## Start Data provided

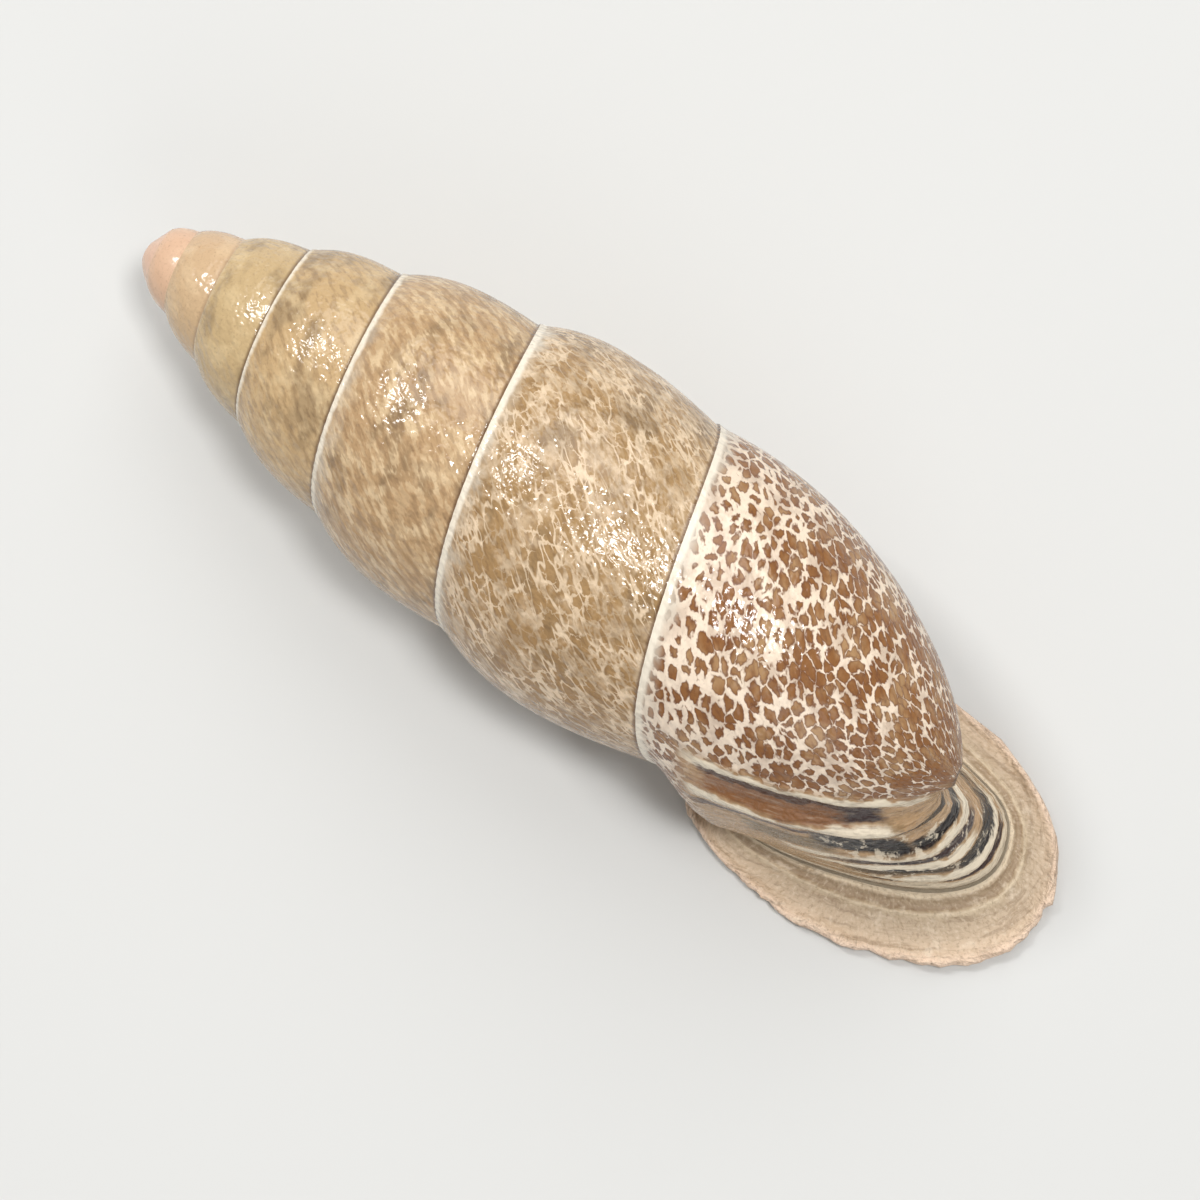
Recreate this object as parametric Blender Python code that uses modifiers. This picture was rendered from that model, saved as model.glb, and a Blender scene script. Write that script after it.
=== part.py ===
"""The shell of Bahiensis punctatissimus, a slender land snail, lying on its aperture.

The shell grew as one piece, so it is one closed solid.  It is worked out in millimetres in the
shell's own frame, seen from behind with the apex up: a point is (right, back, drop), where back is
the height above the spire's axis towards the viewer, and drop is the distance from the apex down
that axis.  A turn counts whole whorls along the coil; at turns 0, 1, 2 ... the coil passes the
middle of the back, and it grows towards the left.  The sheet of the shell is a grid: its columns
follow one another along the coil, and its rows run from the suture down each whorl.  The sheet
goes on over the lip and back into the mouth, so it closes on itself.
"""
import math

import bmesh
import bpy
import numpy as np
from mathutils import Matrix

MM = 0.001

# Size of the grid that the shell is computed on, of the cells that fuse its walls where they
# meet, and of the solid that is kept.
COLUMNS_PER_TURN = 100
ROWS = 32
INNER_RINGS = 16
FUSING_CELL = 0.07
TRIANGLES_KEPT = 9000

# The suture, where each whorl meets the one before: turn, drop from the apex, radius.
SUTURE = (
    (-1.3, 0.00, 0.00),
    (-0.9, 0.03, 0.33),
    (-0.5, 0.15, 0.58),
    (0.0, 0.38, 0.76),
    (0.5, 0.66, 0.90),
    (1.5, 1.60, 1.28),
    (2.5, 3.03, 1.91),
    (3.5, 4.97, 2.58),
    (4.5, 8.13, 3.37),
    (5.5, 12.64, 3.87),
    (6.5, 18.78, 3.65),
)
FIRST_TURN = SUTURE[0][0]

# The outer lip ends on the suture at this turn.  From the neck turn on, the growth lines leave
# the planes through the axis and swing towards the mouth.
NECK_TURN = 6.14
LIP_TURN = 6.42

# Below the last suture a whorl ends on the callus edge, as far as the callus end, and then on
# the narrow chink beside the columella: turn, drop, radius.
CALLUS_END = 5.56
CHINK_TIP = 5.85
LOWER_EDGE = (
    (5.42, 18.27, 3.66),
    (5.47, 18.10, 3.70),
    (5.52, 18.55, 3.60),
    (5.56, 19.75, 3.12),
    (5.585, 21.35, 2.26),
    (5.61, 22.40, 1.31),
    (5.66, 23.00, 0.66),
    (5.75, 23.28, 0.42),
    (5.90, 23.42, 0.34),
    (6.14, 23.50, 0.30),
)

# A whorl's profile is a cubic curve.  Its inner handles stand off the straight line between the
# two ends by these shares of the whorl's height; on the last whorl they also sit lower.
SHOULDER_OUT = 0.165
LOWER_OUT = 0.07
BASE_EXTRA_OUT = 0.015
BASE_SHOULDER_DOWN = 0.15
BASE_LOWER_DOWN = 0.20
BASE_FULL_TURN = 5.66

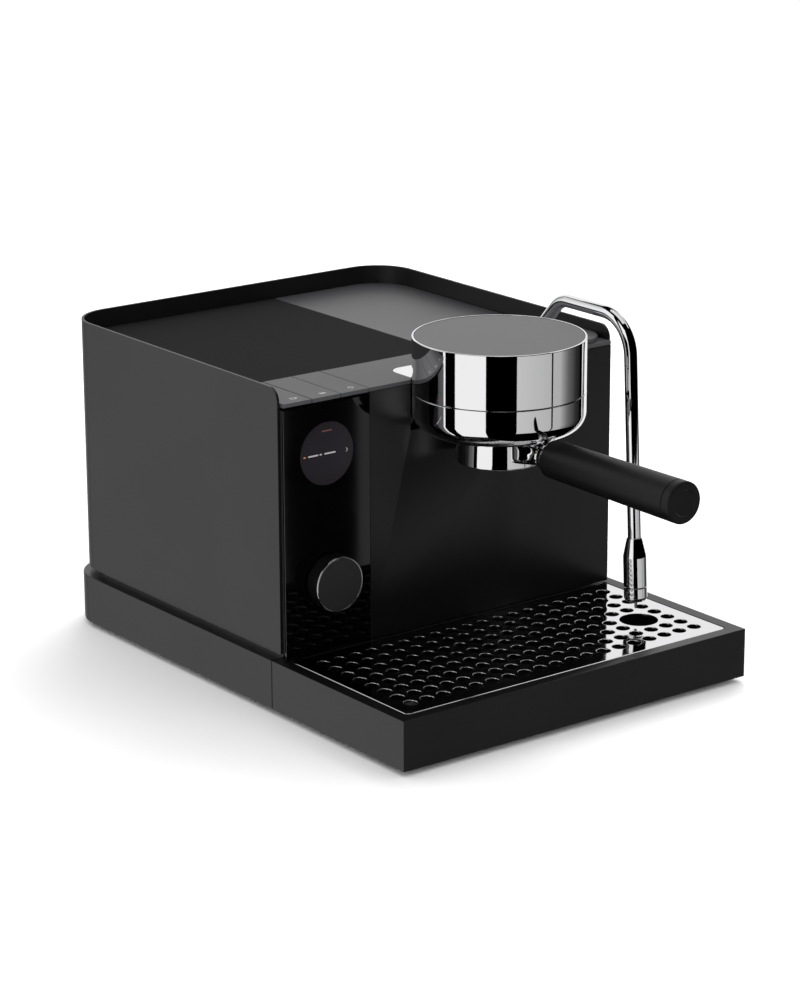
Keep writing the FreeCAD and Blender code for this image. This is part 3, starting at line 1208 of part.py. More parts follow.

## End Data provided

Short problem:
Print only the lines from the top of the data above down to the line holding "TRIANGLES_KEPT = 9000", inclusive.

Answer for this exercise:
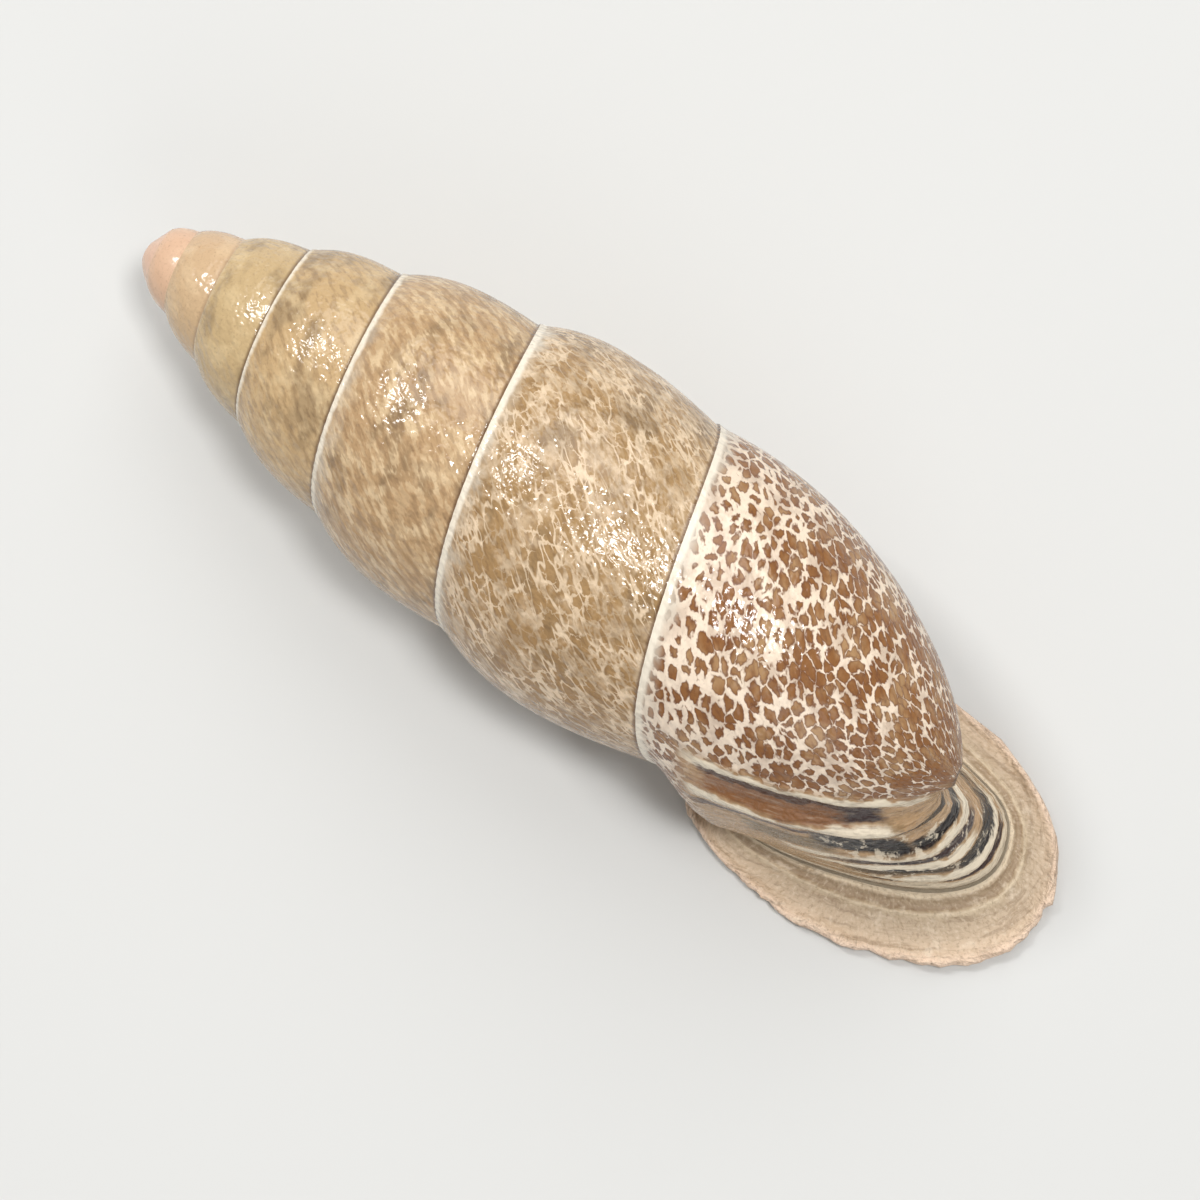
Recreate this object as parametric Blender Python code that uses modifiers. This picture was rendered from that model, saved as model.glb, and a Blender scene script. Write that script after it.
=== part.py ===
"""The shell of Bahiensis punctatissimus, a slender land snail, lying on its aperture.

The shell grew as one piece, so it is one closed solid.  It is worked out in millimetres in the
shell's own frame, seen from behind with the apex up: a point is (right, back, drop), where back is
the height above the spire's axis towards the viewer, and drop is the distance from the apex down
that axis.  A turn counts whole whorls along the coil; at turns 0, 1, 2 ... the coil passes the
middle of the back, and it grows towards the left.  The sheet of the shell is a grid: its columns
follow one another along the coil, and its rows run from the suture down each whorl.  The sheet
goes on over the lip and back into the mouth, so it closes on itself.
"""
import math

import bmesh
import bpy
import numpy as np
from mathutils import Matrix

MM = 0.001

# Size of the grid that the shell is computed on, of the cells that fuse its walls where they
# meet, and of the solid that is kept.
COLUMNS_PER_TURN = 100
ROWS = 32
INNER_RINGS = 16
FUSING_CELL = 0.07
TRIANGLES_KEPT = 9000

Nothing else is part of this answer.